Ważne jest, aby wybierać materiały, które są dla nas interesujące i zrozumiałe na odpowiednim poziomie. Słuchanie skomplikowanych wykładów akademickich na początku nauki nie przyniesie oczekiwanych rezultatów. Lepiej zacząć od prostych dialogów i stopniowo zwiększać poziom trudności. Dobrym pomysłem jest też korzystanie z materiałów, które skupiają się na konkretnych aspektach wymowy, np. na różnicach między długimi i krótkimi samogłoskami.
Pamiętajmy również o różnorodności. Słuchanie tylko jednego lektora może sprawić, że przyzwyczaimy się do jego specyficznego akcentu i intonacji. Dlatego warto korzystać z różnych źródeł, aby osłuchać się z różnymi stylami mówienia i akcentami.
Regularna praktyka kluczem do sukcesu
Shadowing to nie jest magiczna pigułka, która od razu poprawi naszą wymowę. Wymaga regularnej i systematycznej praktyki. Najlepiej ćwiczyć codziennie, nawet przez krótki czas (np. 15-20 minut). Ważne jest, aby skupić się na jakości, a nie na ilości. Lepiej powtórzyć kilka zdań dokładnie i z uwagą, niż próbować przerobić cały dialog bez zrozumienia.
Podczas ćwiczeń warto nagrywać siebie i porównywać swoje nagrania z nagraniami native speakera. Dzięki temu możemy zidentyfikować błędy, nad którymi musimy popracować. Można też poprosić o feedback native speakera lub doświadczonego nauczyciela japońskiego. Ich uwagi mogą być bardzo cenne i pomóc nam w dalszym doskonaleniu wymowy.

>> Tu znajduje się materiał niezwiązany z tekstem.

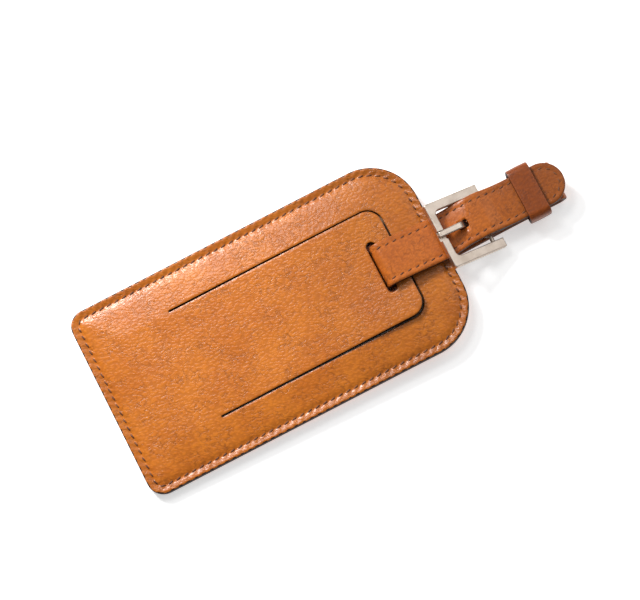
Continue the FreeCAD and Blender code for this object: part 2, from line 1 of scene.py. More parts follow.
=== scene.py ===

Opanowanie poprawnej wymowy w języku japońskim to proces długotrwały i wymagający cierpliwości. Jednak dzięki regularnej praktyce i wykorzystaniu techniki shadowing, możemy znacząco poprawić nasz akcent i brzmieć bardziej naturalnie. Pamiętajmy, że nawet drobne postępy są krokiem w dobrym kierunku i przybliżają nas do celu.